Blockquote
[information about why treatments are selected in the field] prior information is all important and seldom obtained.
It is true that in the total absence of information on a prognostic variable, randomization is the minimax optimal experimental design. My concern is the use of reported randomization as a post hoc criterion of study quality that automatically trumps observational research.
Statistician Paul Rosenbaum describes the considerations that go into the evaluation of observational studies:
Blockquote
Dismissive criticism rests on the authority of the critic and is so broad and vague that its claims cannot be studied empirically
The retrospective consideration of design factors as measures of quality (commonly seen in meta-analytic guidelines) strike me as meeting Rosenbaum’s definition of “dismissive criticism.” The relative credibility to place on a reported estimate is context sensitive. It isn’t the lack of randomization that needs to be noticed, but the assertion of a prognostic variate that should (and could) be controlled, but was not. Dismissal of data based on design features alone, strikes me as not scientifically constructive, if not completely irrational.
Your point about confounding by indication is important, and I concede there are likely many scenarios where I would want a randomized study.
My problem is that rehabilitation research is not going to get the funds to run RCTs that a drug or medical device would get, so the large sample sizes for credible RCTs are outside of the typical budget. The decision theoretic approach to experiments advises optimization over randomization when samples are small. Most interesting are mixed strategies, that inject a bit of randomness into algorithms that create a priori balanced groups. This would satisfy the frequentists who demand randomization, while Bayesian decision theorists are happy that expected information is being maximized by prior information.
Absent well done small experiments, I’d like to see well done observational studies, where there is a lot of room for improvement.
Nathan Kallus (Cornell) has a number of recent papers that goes into the technical details and decision theoretic analysis regarding the utility of the algorithmic creation of a priori balanced groups for controlled experiments and modifications of them for observational causal inference.

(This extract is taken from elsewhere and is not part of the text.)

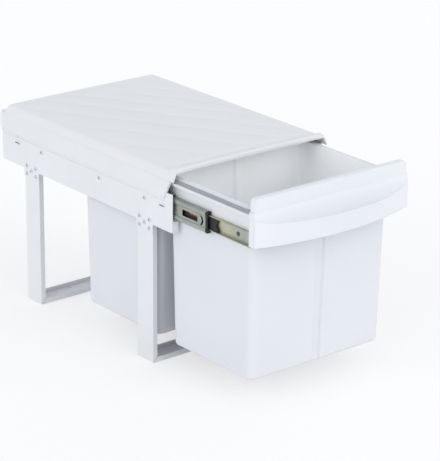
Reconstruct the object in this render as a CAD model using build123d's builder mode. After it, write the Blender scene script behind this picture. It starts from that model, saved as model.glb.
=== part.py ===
from build123d import *
import os
from math import cos, radians, sin, sqrt

# A pull out bin frame: two bins ride in a drawer on ball bearing slides, inside a floor-standing frame
# with a fixed lid. Millimetres; +Z up, the handle faces -Y, left is -X. The drawer is partly pulled out.
# Pieces are modelled on the left side, and their twins are mirrored across the middle plane.

os.makedirs("parts", exist_ok=True)

# Frame and stance
frame_width = 328.0
panel_length = 500.0
panel_height = 90.0
panel_bottom = 252.0
panel_sheet = 1.5
panel_corner = 6.0
overrun = 2.0
running_gap = 0.3

# Drawer stroke, how far it stands out of its closed place, and the gap it keeps when closed
drawer_travel = 440.0
drawer_out = 188.0
closed_gap = 8.5

# Fascia
fascia_overhang = 1.0
fascia_bottom = 288.0
plate_inset = 2.5
plate_top = 368.0
plate_depth = 10.5
plate_corner = 7.0
bow_root = 14.5
bow_rise = 39.5
bow_lean = 13.0
grip_height = 40.0
junction_level = 345.0
shell_wall = 3.0
shelf_rises = (
    (-1.0, 20.0),
    (1.5, 12.0),
    (5.0, 7.0),
    (12.0, 2.5),
    (23.0, -0.8),
    (34.0, -1.2),
    (43.5, 0.0),
    (60.0, 4.0),
)

# Rear tie bar
tie_height = 30.0
tie_depth = 3.5
tie_sheet = 1.2
rear_flange = 13.0
tie_rivet_inset = 7.0
tie_rivet_spread = 16.0

# The origin lies under the middle of the whole object, so the frame's own middle is behind it
bow_reach = bow_root + bow_rise
frame_middle = (drawer_out + closed_gap + bow_reach - tie_depth) / 2
panel_front = frame_middle - panel_length / 2
panel_rear = frame_middle + panel_length / 2
panel_top = panel_bottom + panel_height
outer_face = frame_width / 2
inner_face = outer_face - panel_sheet
fascia_width = frame_width + 2 * fascia_overhang
plate_width = fascia_width - 2 * plate_inset
fascia_back = panel_front - drawer_out - closed_gap

# Side panel
lug_drop = 15.5
lug_overlap = 1.0
front_step_height = 67.0
front_step_back = 15.0
front_cut_back = 5.0
front_cut_drop = 5.0
tab_width = 13.0
tab_height = 19.0
top_flange = 6.5
slot_length = 14.0
slot_height = 3.0
slot_lip = 1.2
slot_from_end = 28.0
rear_slot_from_end = 49.0
pin_hole_radius = 1.5
pin_hole_rise = 12.0

# Top rail outside the panel
rail_proud = 3.0
rail_height = 39.0
rail_taper = 10.0
rail_rear_corner = 5.0

# Leg frames
leg_width = 43.0
leg_sheet = 1.5
leg_flange = 9.0
leg_top = 268.0
leg_corner = 2.0
front_leg_from_front = 76.0
rear_leg_from_rear = 90.5
mitre_gap = 0.8
foot_hole_radius = 2.5
foot_hole_spacing = 152.0
foot_hole_shift = 12.0

# Blind rivets
rivet_head_radius = 3.9
rivet_head = 1.4
rivet_head_taper = 35.0
rivet_shank_radius = 2.4
rivet_clearance = 0.05
rivet_bore_radius = 1.3
rivet_tail_radius = 3.3
rivet_tail = 2.6
rivet_spread = 27.0
rivet_row_gap = 15.0
rivet_row_above = 6.2
flat_tail = 0.5

# Ball bearing slides, measured across from the panel's inner face and up from the slide's axis
slide_axis = 294.0
slide_sheet = 1.2
slide_length = 450.0
slide_from_front = 8.0
slide_depth = 12.7
outer_half = 22.5
outer_flange = 12.2
outer_lip = 2.4
middle_half = 18.2
middle_wall = 2.4
middle_web_place = 3.5
middle_edge = 11.2
middle_length = 435.0
middle_from_front = 13.5
inner_half = 12.7
inner_edge = 6.3
inner_from_front = -1.0
slide_round = 0.9
slide_rivet_step = 128.0
slide_rivet_far = 173.0
inner_rivet_shares = (0.078, 0.55, 0.95)

# Balls and their cages
ball_radius = 2.0
ball_groove = 0.2
ball_pocket = 0.15
outer_ball_place = 6.5
inner_ball_place = 8.6
ball_count = 12
ball_pitch = 15.0
cage_sheet = 0.8
cage_web_gap = 0.8
cage_end = 7.5
outer_cage_edge = 9.2
inner_cage_web_gap = 0.4
inner_cage_edge = 11.0
outer_cage_share = 0.25
inner_cage_share = 0.75

# Window, tongue slot and bumper at the middle member's front end
window_length = 40.0
window_height = 11.0
window_corner = 1.5
window_from_end = 20.5
tongue_from_end = 10.5
tongue_height = 22.0
tongue_width = 4.2
tongue_bow = 3.0
bumper_length = 5.0
bumper_plate = 2.0
bumper_clearance = 0.5

# Release lever and its leaf spring in the inner member's channel
lever_length = 96.0
lever_front_from_end = 81.0
lever_thick = 3.4
lever_head_length = 25.0
lever_head_height = 22.0
lever_notch = 5.0
lever_tail_height = 10.0
spring_length = 22.0
spring_height = 4.0
spring_thick = 0.5
spring_from_front = 51.0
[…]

Some recent papers on the a priori use of nonrandom construction of balanced groups, as well as a recent paper with Art Owen (who developed empirical likelihood) about using observational studies to inform RCTs:
Blockquote
Relying on modern optimization methods, kernel allocation, which ensures nearly perfect covariate balance without biasing estimates under model mis-specification, offers sizable advantages in precision and power as demonstrated in a range of real and synthetic examples. We provide strong theoretical guarantees on variance, consistency and rates of convergence and develop special
algorithms for design and hypothesis testing
Blockquote
Motivated by an observational study in spine surgery, in which positivity is violated and the true treatment assignment model is unknown, we present the use of optimal balancing by kernel optimal matching (KOM) to estimate ATE. By uniformly controlling the conditional mean squared error of a weighted estimator over a class of models, KOM simultaneously mitigates issues of possible
mis-specification of the treatment assignment
Blockquote
We propose a novel framework for matching estimators for causal effect from observational data that is based on minimizing the dual norm of estimation error when expressed as an operator. We show that many popular matching estimators can be expressed as optimal in this framework, including nearest-neighbor matching, coarsened exact matching, and mean-matched sampling. This reveals their motivation and aptness as structural priors formulated by embedding the effect in a particular functional space. This also gives rise to a range of new, kernel-based matching estimators that arise when one embeds the effect in a reproducing kernel Hilbert space. Depending on the case, these estimators can be found using either quadratic optimization or integer optimization. We show that estimators based on universal kernels are universally consistent without model specification. In empirical results using both synthetic and real data, the new, kernel-based estimators outperform all standard causal estimators in estimation error.
Branson, Z. (2021). Randomization Tests to Assess Covariate Balance When Designing and Analyzing Matched Datasets. Observational Studies 7(2), 1-36. doi:10.1353/obs.2021.0031. (link)
Blockquote
In this work, we develop a randomization test for the hypothesis that a matched dataset approximates a particular experimental design, such as complete randomization, block randomization, or rerandomization. Our test can incorporate any experimental design, and it allows for a graphical display that puts several designs on the same univariate scale, thereby allowing researchers to pinpoint which design—if any—is most appropriate for a matched dataset. After researchers determine a plausible design, we recommend a randomization based approach for analyzing the matched data, which can incorporate any design and treatment effect estimator. Through simulation, we find that our test can frequently detect violations of randomized assignment that harm inferential results
Blockquote
The increasing availability of passively observed data has yielded a growing interest in “data fusion” methods, which involve merging data from observational and experimental sources to draw causal conclusions. Such methods often require a precarious tradeoff between the unknown bias in the observational dataset and the often-large variance in the experimental dataset. We propose an alternative approach, which avoids this tradeoff: rather than using observational data for inference, we use it to design a more efficient experiment.